Secondly, my own need to find new and more precise vocabulary is motivated by a sincere desire to think about how Black life and political projects may bump up against and conflict with Native people’s work to end genocide and white-settler colonialism. As a Black person committed to Black liberation, I am also deeply invested in Native life and liberation. These dual commitments in my work can also be tracked in Black intellectual and political thought in this hemisphere. My commitment to both of these projects demands that I be very specific about how Black and Native life is entangled in this hemisphere. Being analytically precise honours both of these struggles and forces us to “do” our politics better. Black people can’t use political and analytical models developed by white settlers.

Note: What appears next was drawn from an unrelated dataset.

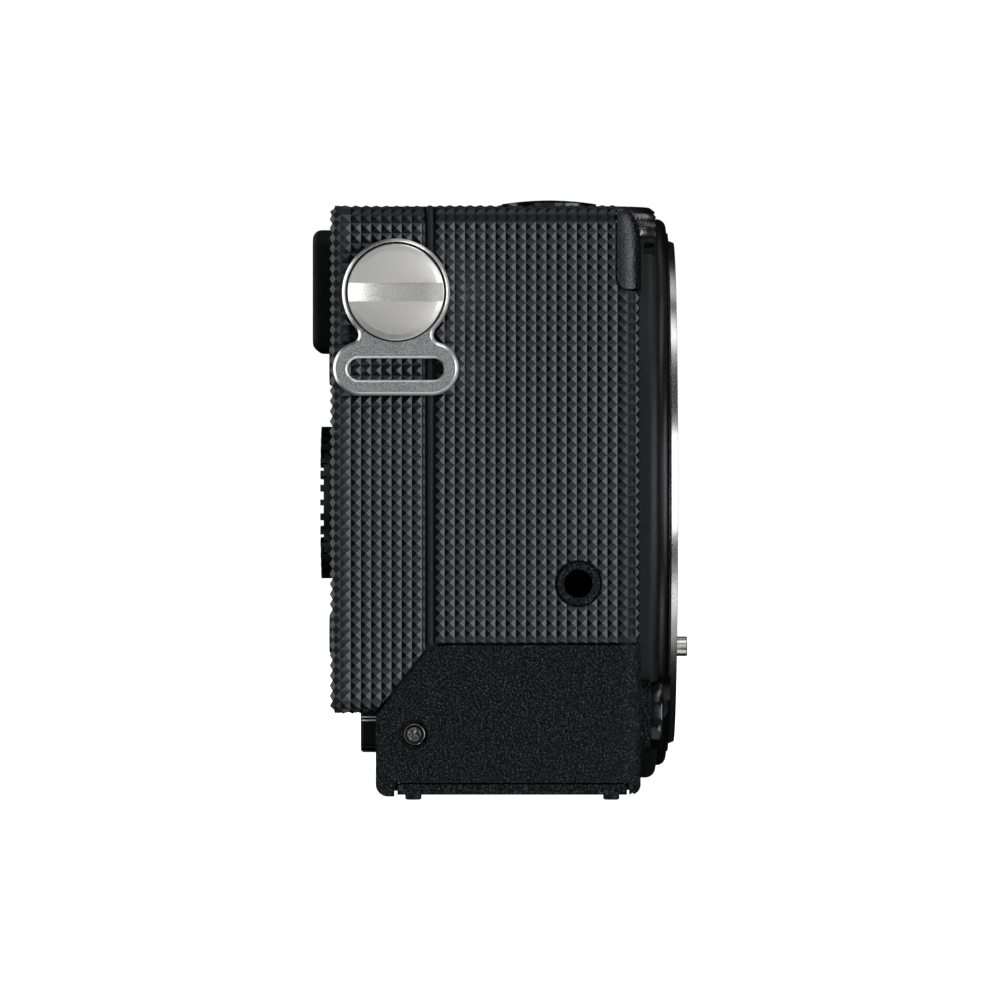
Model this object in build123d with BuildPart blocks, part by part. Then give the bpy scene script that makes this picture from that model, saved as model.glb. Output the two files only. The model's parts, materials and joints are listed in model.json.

I think that non-Black racialized students also need to attend to the historical specificity of the ways that their own relationship with Native peoples, the land, and white settlers has been and continues to be structured. “Settler” may not always be the best term to do this complicated and important intellectual and political work. I would encourage racialized students to begin to develop new language to describe and analyze their relationship to Native people, Black people, white settlers, and the land. Settler-colonial studies as a disciplinary formation has historically been preoccupied with theorizing whiteness and its relationship to Native people. This is an important project but I am not convinced that it is capricious and flexible enough to be extended to racialized people. We can always use new language. This is something that I am continually working out in my own process of writing my book manuscript. I need to struggle for even more precision and stretch my tongue to speak in new and relevant ways.

Tiffany Lethabo King is an Assistant Professor of Women’s, Gender and Sexuality Studies at Georgia State University. Her research focuses on black gender formation and sexuality in the African diaspora, critical geographies, and the intersections of slavery and settler colonialism in the U.S. and Canada. She is currently working on her first book manuscript.